- **Material for the task**:
┌──

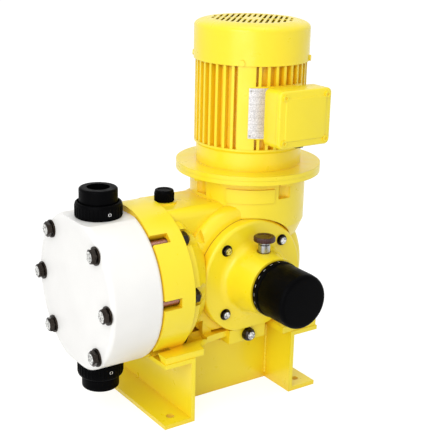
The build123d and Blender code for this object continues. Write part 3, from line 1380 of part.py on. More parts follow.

└──
┌──

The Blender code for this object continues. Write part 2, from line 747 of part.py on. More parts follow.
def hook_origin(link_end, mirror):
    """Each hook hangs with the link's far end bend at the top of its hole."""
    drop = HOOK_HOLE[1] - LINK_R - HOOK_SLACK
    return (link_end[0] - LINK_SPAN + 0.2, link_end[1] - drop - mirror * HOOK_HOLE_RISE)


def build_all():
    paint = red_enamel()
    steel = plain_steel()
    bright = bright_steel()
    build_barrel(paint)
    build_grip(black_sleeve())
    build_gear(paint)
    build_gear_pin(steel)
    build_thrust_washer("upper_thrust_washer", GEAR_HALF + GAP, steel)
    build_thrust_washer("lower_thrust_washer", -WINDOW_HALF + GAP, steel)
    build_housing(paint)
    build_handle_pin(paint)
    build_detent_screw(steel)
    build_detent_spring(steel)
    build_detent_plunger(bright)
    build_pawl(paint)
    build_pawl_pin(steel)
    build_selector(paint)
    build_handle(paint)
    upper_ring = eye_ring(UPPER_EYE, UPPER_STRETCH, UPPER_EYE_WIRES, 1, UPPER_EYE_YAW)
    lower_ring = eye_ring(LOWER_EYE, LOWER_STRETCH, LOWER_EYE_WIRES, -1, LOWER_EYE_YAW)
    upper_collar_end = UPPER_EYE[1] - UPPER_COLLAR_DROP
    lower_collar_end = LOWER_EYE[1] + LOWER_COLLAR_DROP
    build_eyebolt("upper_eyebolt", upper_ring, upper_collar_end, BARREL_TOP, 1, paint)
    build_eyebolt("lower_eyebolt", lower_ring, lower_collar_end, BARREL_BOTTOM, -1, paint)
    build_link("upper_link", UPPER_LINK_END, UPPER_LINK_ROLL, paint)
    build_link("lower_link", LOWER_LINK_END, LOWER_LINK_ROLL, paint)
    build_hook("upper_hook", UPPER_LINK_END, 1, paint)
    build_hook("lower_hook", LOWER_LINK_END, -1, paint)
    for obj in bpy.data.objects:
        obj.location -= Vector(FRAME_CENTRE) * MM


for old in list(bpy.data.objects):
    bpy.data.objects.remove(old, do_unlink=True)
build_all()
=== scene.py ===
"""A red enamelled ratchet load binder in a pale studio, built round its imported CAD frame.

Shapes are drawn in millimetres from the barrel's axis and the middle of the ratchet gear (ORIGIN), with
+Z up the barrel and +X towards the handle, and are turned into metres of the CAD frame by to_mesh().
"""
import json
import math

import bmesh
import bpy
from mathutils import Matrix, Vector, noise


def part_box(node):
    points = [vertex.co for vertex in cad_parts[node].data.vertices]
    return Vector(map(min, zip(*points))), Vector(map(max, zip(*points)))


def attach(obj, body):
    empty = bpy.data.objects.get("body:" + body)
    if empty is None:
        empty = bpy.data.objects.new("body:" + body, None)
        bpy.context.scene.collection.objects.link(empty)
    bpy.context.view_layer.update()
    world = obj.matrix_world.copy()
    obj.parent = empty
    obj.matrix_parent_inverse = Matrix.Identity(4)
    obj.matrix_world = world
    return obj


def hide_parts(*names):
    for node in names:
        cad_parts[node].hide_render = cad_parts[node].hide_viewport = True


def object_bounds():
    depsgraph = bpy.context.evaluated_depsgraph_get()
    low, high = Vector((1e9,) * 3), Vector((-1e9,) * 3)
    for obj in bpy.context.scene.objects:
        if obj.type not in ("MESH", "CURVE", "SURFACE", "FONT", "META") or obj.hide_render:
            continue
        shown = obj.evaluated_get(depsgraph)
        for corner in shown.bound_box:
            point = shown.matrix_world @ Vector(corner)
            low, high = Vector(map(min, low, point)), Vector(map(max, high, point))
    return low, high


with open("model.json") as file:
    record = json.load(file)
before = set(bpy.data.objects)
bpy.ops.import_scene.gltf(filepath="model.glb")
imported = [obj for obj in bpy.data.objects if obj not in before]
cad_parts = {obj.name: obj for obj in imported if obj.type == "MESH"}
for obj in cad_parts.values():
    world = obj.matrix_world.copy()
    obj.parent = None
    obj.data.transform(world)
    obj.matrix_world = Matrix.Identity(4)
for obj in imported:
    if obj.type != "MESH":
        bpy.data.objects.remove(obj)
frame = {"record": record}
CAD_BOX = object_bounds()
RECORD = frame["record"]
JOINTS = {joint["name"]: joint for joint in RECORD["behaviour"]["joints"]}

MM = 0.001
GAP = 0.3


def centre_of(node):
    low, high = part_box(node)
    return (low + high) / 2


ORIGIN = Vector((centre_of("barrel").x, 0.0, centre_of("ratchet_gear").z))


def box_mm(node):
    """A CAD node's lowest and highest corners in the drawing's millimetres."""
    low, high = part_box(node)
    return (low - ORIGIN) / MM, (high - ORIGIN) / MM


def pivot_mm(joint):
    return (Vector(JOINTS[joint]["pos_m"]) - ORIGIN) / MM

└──

- **Required task**: Copy verbatim the line that contains "UPPER_EYE_WIRES, 1, UPPER_EYE_YAW)", the line that contains "bpy.context.scene.collection.objects.link(empty)", and all lines between them.

- **Solution to the exercise**:
    upper_ring = eye_ring(UPPER_EYE, UPPER_STRETCH, UPPER_EYE_WIRES, 1, UPPER_EYE_YAW)
    lower_ring = eye_ring(LOWER_EYE, LOWER_STRETCH, LOWER_EYE_WIRES, -1, LOWER_EYE_YAW)
    upper_collar_end = UPPER_EYE[1] - UPPER_COLLAR_DROP
    lower_collar_end = LOWER_EYE[1] + LOWER_COLLAR_DROP
    build_eyebolt("upper_eyebolt", upper_ring, upper_collar_end, BARREL_TOP, 1, paint)
    build_eyebolt("lower_eyebolt", lower_ring, lower_collar_end, BARREL_BOTTOM, -1, paint)
    build_link("upper_link", UPPER_LINK_END, UPPER_LINK_ROLL, paint)
    build_link("lower_link", LOWER_LINK_END, LOWER_LINK_ROLL, paint)
    build_hook("upper_hook", UPPER_LINK_END, 1, paint)
    build_hook("lower_hook", LOWER_LINK_END, -1, paint)
    for obj in bpy.data.objects:
        obj.location -= Vector(FRAME_CENTRE) * MM


for old in list(bpy.data.objects):
    bpy.data.objects.remove(old, do_unlink=True)
build_all()
=== scene.py ===
"""A red enamelled ratchet load binder in a pale studio, built round its imported CAD frame.

Shapes are drawn in millimetres from the barrel's axis and the middle of the ratchet gear (ORIGIN), with
+Z up the barrel and +X towards the handle, and are turned into metres of the CAD frame by to_mesh().
"""
import json
import math

import bmesh
import bpy
from mathutils import Matrix, Vector, noise


def part_box(node):
    points = [vertex.co for vertex in cad_parts[node].data.vertices]
    return Vector(map(min, zip(*points))), Vector(map(max, zip(*points)))


def attach(obj, body):
    empty = bpy.data.objects.get("body:" + body)
    if empty is None:
        empty = bpy.data.objects.new("body:" + body, None)
        bpy.context.scene.collection.objects.link(empty)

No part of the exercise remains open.